Набег на фельдмаршала Каменского

   Император Франции Наполеон Бонапарт начал покорять Европу. Разгромив наголову при Иене прусского короля, французская армия двинулась к русским границам. Царь Александр I, понимая серьезность создавшегося положения и неизбежность войны, пришел на помощь своему прусскому союзнику.
   В это время Давыдова перевели из Звенигородков в гвардейский гусарский полк, который стоял в Павловске, в окрестностях Петербурга.
   Весть о разгроме прусской армии долетела до Павловска, и юный поручик Давыдов стремглав помчался в столицу, горя желанием во что бы то ни  стало попасть в действующую армию. Однако все его старания оказались напрасными, повсюду он получал отказ за отказом. Тогда Давыдов решился на поступок неслыханной дерзости: в четыре часа пополуночи он надел парадный мундир, набросил шинель на плечи и направился в Северную гостиницу. Там остановился главнокомандующий армией фельдмаршал граф Каменский. Выбор Давыдовым столь неурочного часа объяснялся тем, что целые дни главнокомандующего атаковали толпы знакомых. Одни хлопотали о своих родственниках и знакомых, просили перевести их из штаба в армию; другие сами мечтали как можно скорее  "понюхать пороху".
   С великим трудом поручик пробрался по темной лестнице  на третий этаж и замер в коридоре гостиницы у дверей десятого номера, который занимал фельдмаршал.  Давыдов решил стоять здесь до утра, чтобы быть первым посетителем Каменского.

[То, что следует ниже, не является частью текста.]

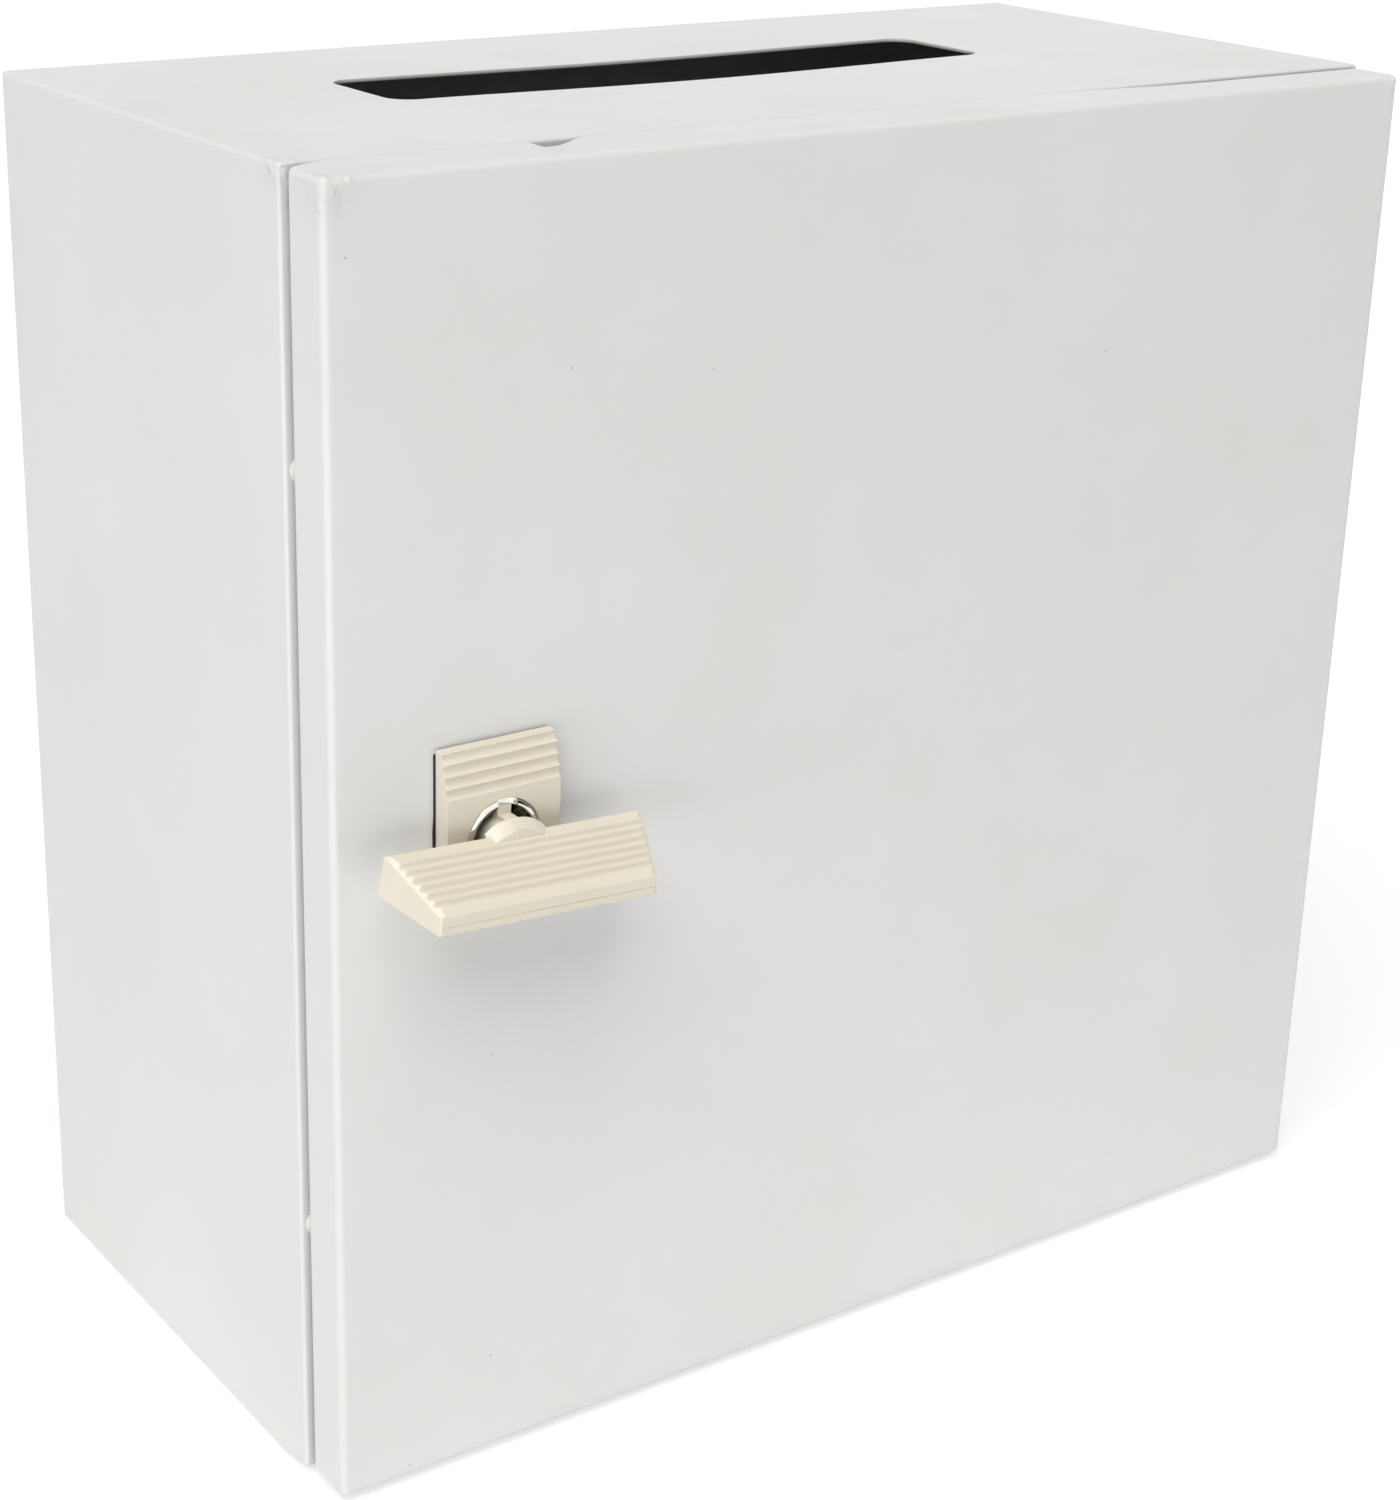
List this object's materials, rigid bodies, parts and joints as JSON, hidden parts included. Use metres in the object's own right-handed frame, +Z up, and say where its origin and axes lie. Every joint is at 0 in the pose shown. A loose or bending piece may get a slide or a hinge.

   Внезапно дверь распахнулась, и перед неподвижно застывшим поручиком возник сухонький старичок в халате. Голова его была повязана белой тряпкой, в руках он держал потухший огарок свечи. Это был сам фельдмаршал.
   Увидев офицера, закутанного в шинель и замершего у дверей, Каменский в нерешительности остановился и строго спросил:
   - Что вам надобно?
   Давыдов откровенно рассказал, как после ряда неудач он решил просить самого главнокомандующего о переводе его в действующий полк.
   - Да что это за мучение?! - возмутился фельдмаршал. - Всякий молокосос идет проситься в армию. Вконец замучили меня просьбами! Да кто же вы таковы, наконец?
   Непрошенный гость назвал себя.
   - Какой Давыдов? Неужто сын Василия Денисовича?
   Поручик утвердительно кивнул.
   Фельдмаршал смягчился, начал говорить с участием, поименно припоминая родственников Давыдова. Оказалось, что он был с ними давно и хорошо знаком.
                                                                         На рис.  Петр Иванович Багратион.
   - Ну, добро, любезный Давыдов! Нынче же буду просить тебя с собою и расскажу государю все:  как ты ночью ворвался ко мне в гостиницу, как караулил у моего номера и как я тебя принял - за неблагонамеренного человека...
   - Простите, ваше сиятельство, что побеспокоил вас в столь поздний час.
   - Нет, нет, - возразил на прощание Каменский, - напротив, это мне приятно. Это я люблю. Тут душа, тут сердце. Я это знаю, чувствую...
   Всю обратную дорогу Давыдов летел словно на крыльях. Радости пылкого поручика не было предела, он считал себя уже чуть ли не победителем Наполеона и с нетерпением ожидал решения царя.
   На другой день Петербург узнал о дерзком набеге Давыдова на главнокомандующего. Друзья дивились его неслыханной смелости и прочили ему успех. Однако, к великому прискорбию Дениса Васильевича, царь, видимо, припомнив дерзкие басни юного кавалергарда, не счел возможным уважить просьбу фельдмаршала Каменского.
   Узнав об отказе, Давыдов помрачнел. Но вскоре помогли друзья: он получил назначение адъютантом к любимцу русской армии князю Петру Ивановичу Багратиону.